RECORD LIST -
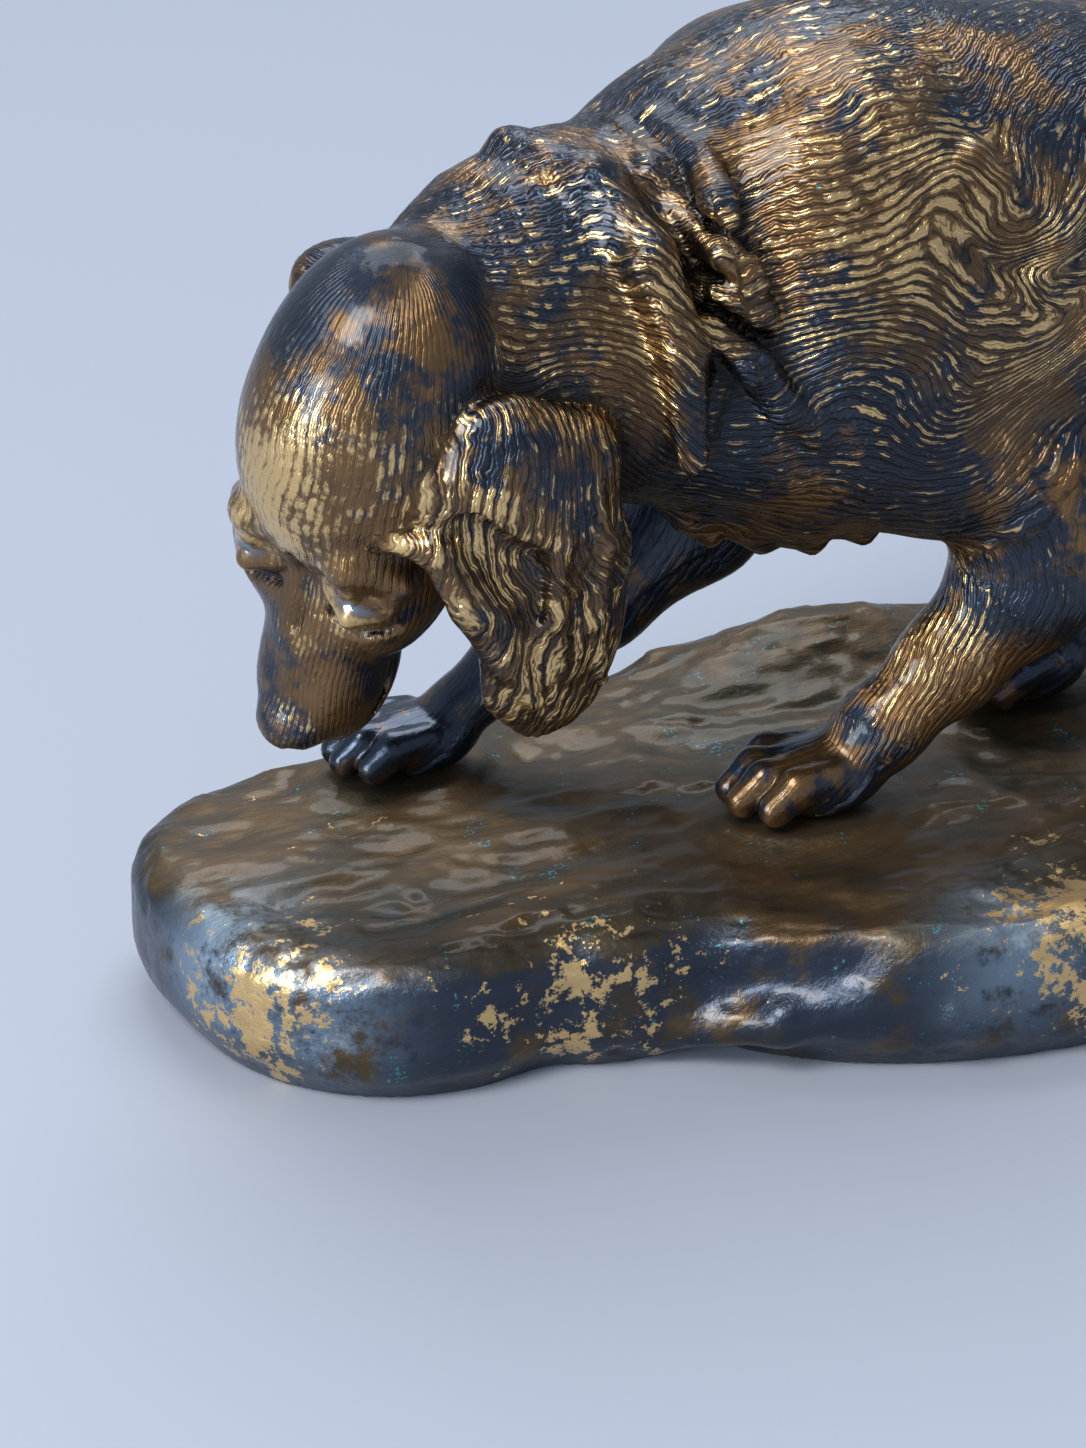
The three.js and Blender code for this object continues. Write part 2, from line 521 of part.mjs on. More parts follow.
// Merges edges in order of how little the surface moves, until `target` facets are left.
// `care` is how much more a place counts than a plain one.
function simplify(mesh, target, care) {
  const points = mesh.points.map((p) => [...p]);
  const faces = mesh.faces.map((f) => [...f]);
  const alive = faces.map(() => true);
  const around = points.map(() => new Set());
  const quadrics = points.map(() => new Array(10).fill(0));
  const stamp = points.map(() => 0);
  const normalOf = (a, b, c) => cross(sub(b, a), sub(c, a));
  faces.forEach((f, index) => {
    const normal = normalOf(...f.map((v) => points[v]));
    const area = Math.hypot(...normal);
    const flat = scaled(normal, 1 / (area + 1e-12));
    const q = planeQuadric(flat, -dot(flat, points[f[0]]), area);
    f.forEach((v) => {
      around[v].add(index);
      for (let i = 0; i < 10; i += 1) quadrics[v][i] += q[i];
    });
  });
  const neighbours = (v) => {
    const out = new Set();
    for (const f of around[v]) faces[f].forEach((w) => out.add(w));
    out.delete(v);
    return out;
  };
  const queue = new Queue();
  const propose = (a, b) => {
    const q = quadrics[a].map((value, i) => value + quadrics[b][i]);
    const middle = scaled([points[a][0] + points[b][0], points[a][1] + points[b][1], points[a][2] + points[b][2]], 0.5);
    const span = Math.hypot(...sub(points[a], points[b]));
    const options = [middle, points[a], points[b]];
    const best = quadricPoint(q);
    if (best && Math.hypot(...sub(best, middle)) < span) options.unshift(best);
    let place = options[0];
    let cost = Infinity;
    for (const option of options) {
      const value = quadricCost(q, option);
      if (value < cost - 1e-9) {
        cost = value;
        place = option;
      }
    }
    const total = Math.max(cost, 0) * care(middle) + 2e-4 * span ** 4;
    queue.push({ cost: total, a, b, place, q, sa: stamp[a], sb: stamp[b] });
  };
  points.forEach((p, v) => {
    for (const w of neighbours(v)) if (v < w) propose(v, w);
  });
  const keeps = (v, other, place) => {
    for (const f of around[v]) {
      if (faces[f].includes(other)) continue;
      const before = faces[f].map((w) => points[w]);
      const after = faces[f].map((w) => (w === v ? place : points[w]));
      const n0 = normalOf(...before);
      const n1 = normalOf(...after);
      const a1 = Math.hypot(...n1);
      if (dot(n0, n1) < 0.35 * Math.hypot(...n0) * a1) return false;
      const longest = Math.max(...[0, 1, 2].map((i) => Math.hypot(...sub(after[i], after[(i + 1) % 3]))));
      if (a1 < 0.06 * longest ** 2) return false;
    }
    return true;
  };
  let left = faces.length;
  while (left > target && queue.items.length) {
    const { a, b, place, q, sa, sb } = queue.pop();
    if (stamp[a] !== sa || stamp[b] !== sb) continue;
    const na = neighbours(a);
    const shared = [...neighbours(b)].filter((w) => na.has(w));
    if (shared.length !== 2 || !keeps(a, b, place) || !keeps(b, a, place)) continue;
    points[a] = place;
    quadrics[a] = q;
    for (const f of [...around[b]]) {
      if (faces[f].includes(a)) {
        alive[f] = false;
        left -= 1;
        faces[f].forEach((w) => around[w].delete(f));
      } else {
        faces[f] = faces[f].map((w) => (w === b ? a : w));
        around[a].add(f);
      }
    }
    around[b].clear();
    stamp[b] = -1;
    stamp[a] += 1;
    for (const w of neighbours(a)) {
      stamp[w] += 1;
    }
    const renew = new Set([a, ...neighbours(a)]);
    for (const v of renew) {
      for (const w of neighbours(v)) if (!renew.has(w) || v < w) propose(v, w);
    }
  }
  const index = new Map();
  const keptPoints = [];
  const keptFaces = [];
  faces.forEach((f, i) => {
    if (!alive[i]) return;
    keptFaces.push(f.map((v) => {
      if (!index.has(v)) {
        index.set(v, keptPoints.length);
        keptPoints.push(points[v]);
      }
      return index.get(v);
    }));
  });
  return { points: keptPoints, faces: keptFaces };
}

// Solids.
const wasm = await Module();
wasm.setup();

function solidOf(mesh) {
  return new wasm.Manifold(new wasm.Mesh({
    numProp: 3,
    vertProperties: Float32Array.from(mesh.points.flat()),
    triVerts: Uint32Array.from(mesh.faces.flat()),
  }));
}

// A closed three.js shape as a solid: its points welded by place.
function solidOfShape(geometry) {
  const place = geometry.getAttribute('position');
  const index = geometry.getIndex();
  const known = new Map();
  const points = [];
  const weld = (i) => {
    const p = [place.getX(i), place.getY(i), place.getZ(i)];
    const name = p.map((v) => Math.round(v * 1e4)).join();
    if (!known.has(name)) {
      known.set(name, points.length);
      points.push(p);
    }
    return known.get(name);
  };
  const faces = [];
  for (let i = 0; i < index.count; i += 3) {
    const f = [0, 1, 2].map((j) => weld(index.getX(i + j)));
    if (new Set(f).size === 3) faces.push(f);
  }
  return solidOf({ points, faces });
}

function block(low, high) {
  const shape = new THREE.BoxGeometry(high[0] - low[0], high[1] - low[1], high[2] - low[2]);
  shape.translate((low[0] + high[0]) / 2, (low[1] + high[1]) / 2, (low[2] + high[2]) / 2);
  return solidOfShape(shape);
}

function geometryOf(solid) {
  const mesh = solid.getMesh();
  const geometry = new THREE.BufferGeometry();
  geometry.setAttribute('position', new THREE.BufferAttribute(new Float32Array(mesh.vertProperties), 3));
  geometry.setIndex(new THREE.BufferAttribute(new Uint32Array(mesh.triVerts), 1));
  geometry.computeVertexNormals();
  return geometry;
}

// The dog: the face and the paws take finer facets than the trunk.
const DOG_LOW = [-106, -38, -4];
const DOG_HIGH = [100, 36, 100];
function dogCare(p) {
  const face = Math.hypot(p[0] + 80, p[1] + 12, p[2] - 32) < 27 ? 5 : 1;
  const foot = p[2] < 9 ? 2.2 : 1;
  const seen = p[0] < -25 && p[1] < 0 ? 1.6 : 1;
  return face * foot * seen;
}
const dogMesh = simplify(outerSkin(facet(dog, DOG_LOW, DOG_HIGH, DOG_STEP)), DOG_FACETS, dogCare);
dogMesh.points = dogMesh.points.map((p) => [p[0] * UNIT, p[1] * UNIT, p[2] * UNIT + SEAT_HEIGHT]);
const soleCut = block([-250, -120, SEAT_HEIGHT - 30], [250, 120, SEAT_HEIGHT + JOINT_GAP]);
const dogSolid = solidOf(dogMesh).subtract(soleCut);

// The ground: a pad is raised to the seat under each paw, and nothing stands above the pad beside it.
function padShape(foot, bottom, top, grow) {
  const shape = new THREE.CylinderGeometry(1, 1.08, top - bottom, 20);
  shape.rotateX(Math.PI / 2);
  const reach = foot.size * UNIT * PAD_MARGIN * grow;
  shape.scale(PAW_HALF[0] * reach, PAW_HALF[1] * reach, 1);
  shape.rotateZ(foot.yaw);
  const lead = foot.size * UNIT;
  shape.translate(
    foot.x * UNIT + Math.cos(foot.yaw) * lead,
    foot.y * UNIT + Math.sin(foot.yaw) * lead,
    (bottom + top) / 2,
  );
  return solidOfShape(shape);
}
const GROUND_LOW = [-END - 8, -102, -6];
const GROUND_HIGH = [END + 8, 76, SEAT_HEIGHT + MOUND_RISE + 6];
const groundMesh = simplify(outerSkin(facet(ground, GROUND_LOW, GROUND_HIGH, GROUND_STEP)), GROUND_FACETS, () => 1);
let groundSolid = solidOf(groundMesh);
groundSolid = groundSolid.subtract(block([-END - 40, -140, -30], [END + 40, 140, 0]));
for (const leg of Object.values(LEGS)) {
  groundSolid = groundSolid.add(padShape(leg.paw, SEAT_HEIGHT - 9, SEAT_HEIGHT, 1));
  groundSolid = groundSolid.subtract(padShape(leg.paw, SEAT_HEIGHT, SEAT_HEIGHT + 24, 1.08));
}

const bronze = new THREE.MeshStandardMaterial({ color: 0x4a3a28, roughness: 0.34, metalness: 0.9 });
const darkBronze = new THREE.MeshStandardMaterial({ color: 0x2c2f33, roughness: 0.38, metalness: 0.85 });

const spaniel = new THREE.Mesh(geometryOf(dogSolid), bronze);
spaniel.name = 'spaniel';
const terrainBase = new THREE.Mesh(geometryOf(groundSolid), darkBronze);
terrainBase.name = 'terrain_base';

const sculpture = new THREE.Group();
sculpture.add(spaniel, terrainBase);
export default sculpture;
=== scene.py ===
import logging
import math
from dataclasses import dataclass
from enum import Enum
from typing import Callable, Optional, Sequence

import bpy
import numpy as np
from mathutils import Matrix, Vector


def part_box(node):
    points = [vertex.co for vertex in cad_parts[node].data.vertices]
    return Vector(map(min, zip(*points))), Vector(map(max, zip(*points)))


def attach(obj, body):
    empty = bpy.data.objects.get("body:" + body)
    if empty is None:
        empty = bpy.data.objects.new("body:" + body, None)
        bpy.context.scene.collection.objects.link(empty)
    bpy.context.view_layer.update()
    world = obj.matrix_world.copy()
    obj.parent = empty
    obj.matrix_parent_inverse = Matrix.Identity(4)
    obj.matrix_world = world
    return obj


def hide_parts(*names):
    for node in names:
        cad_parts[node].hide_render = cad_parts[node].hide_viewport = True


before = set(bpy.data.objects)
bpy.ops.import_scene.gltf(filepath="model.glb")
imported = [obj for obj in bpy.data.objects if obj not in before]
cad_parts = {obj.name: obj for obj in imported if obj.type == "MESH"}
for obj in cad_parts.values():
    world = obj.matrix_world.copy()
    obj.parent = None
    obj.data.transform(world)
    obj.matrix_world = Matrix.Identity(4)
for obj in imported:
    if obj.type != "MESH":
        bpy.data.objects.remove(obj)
LOG = logging.getLogger("spaniel")

# The figure is worked in shares of the dog's height, and the ground in millimetres, as in the part.
DOG_HEIGHT = 165.0
WITHERS_SHARE = 91.7
UNIT = DOG_HEIGHT / WITHERS_SHARE
JOINT_GAP = 0.3
SEAT_HEIGHT = 34.0
GROUND_TOP = 33.4
GROUND_LENGTH = 343.0
END = GROUND_LENGTH / 2
MM = 0.001

Array = np.ndarray
Field = Callable[[Array], Array]


# Fields
def unit(v: Sequence[float]) -> Array:
    """The vector at length one."""
    v = np.asarray(v, float)
    return v / np.linalg.norm(v)


def soft_union(a: Array, b: Array, k: float) -> Array:
    """Joins two distances, rounded over the width k."""
    h = np.clip(0.5 + 0.5 * (b - a) / k, 0, 1)
    return b + (a - b) * h - k * h * (1 - h)


def soft_cut(a: Array, b: Array, k: float) -> Array:
    """The part of a outside b, where b is already the negative of a solid's distance."""
    return -soft_union(-a, -b, k)


def blob(centre: Sequence[float], radii: Sequence[float], axes: Optional[Array] = None) -> Field:
    """An ellipsoid.

    Args:
        centre: its middle.
        radii: its three radii.
        axes: three rows of unit vectors, where it is turned.

    Returns:
        Its distance field.
    """
    c = np.asarray(centre, float)
    r = np.asarray(radii, float)

    def distance(p: Array) -> Array:
        q = p - c
        if axes is not None:
            q = q @ axes.T
        k0 = np.linalg.norm(q / r, axis=1)
        k1 = np.linalg.norm(q / r**2, axis=1) + 1e-9
        return k0 * (k0 - 1) / k1

    return distance


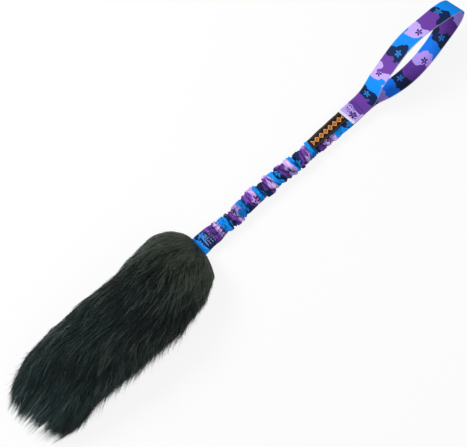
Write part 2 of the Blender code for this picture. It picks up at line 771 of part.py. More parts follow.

AIM OF THE TASK -
The lines to quote run from the one containing "const bronze = new" to the one containing "in imported if". Quote them exactly, with both of those lines, and nothing else.

FINAL RESULT -
const bronze = new THREE.MeshStandardMaterial({ color: 0x4a3a28, roughness: 0.34, metalness: 0.9 });
const darkBronze = new THREE.MeshStandardMaterial({ color: 0x2c2f33, roughness: 0.38, metalness: 0.85 });

const spaniel = new THREE.Mesh(geometryOf(dogSolid), bronze);
spaniel.name = 'spaniel';
const terrainBase = new THREE.Mesh(geometryOf(groundSolid), darkBronze);
terrainBase.name = 'terrain_base';

const sculpture = new THREE.Group();
sculpture.add(spaniel, terrainBase);
export default sculpture;
=== scene.py ===
import logging
import math
from dataclasses import dataclass
from enum import Enum
from typing import Callable, Optional, Sequence

import bpy
import numpy as np
from mathutils import Matrix, Vector


def part_box(node):
    points = [vertex.co for vertex in cad_parts[node].data.vertices]
    return Vector(map(min, zip(*points))), Vector(map(max, zip(*points)))


def attach(obj, body):
    empty = bpy.data.objects.get("body:" + body)
    if empty is None:
        empty = bpy.data.objects.new("body:" + body, None)
        bpy.context.scene.collection.objects.link(empty)
    bpy.context.view_layer.update()
    world = obj.matrix_world.copy()
    obj.parent = empty
    obj.matrix_parent_inverse = Matrix.Identity(4)
    obj.matrix_world = world
    return obj


def hide_parts(*names):
    for node in names:
        cad_parts[node].hide_render = cad_parts[node].hide_viewport = True


before = set(bpy.data.objects)
bpy.ops.import_scene.gltf(filepath="model.glb")
imported = [obj for obj in bpy.data.objects if obj not in before]
cad_parts = {obj.name: obj for obj in imported if obj.type == "MESH"}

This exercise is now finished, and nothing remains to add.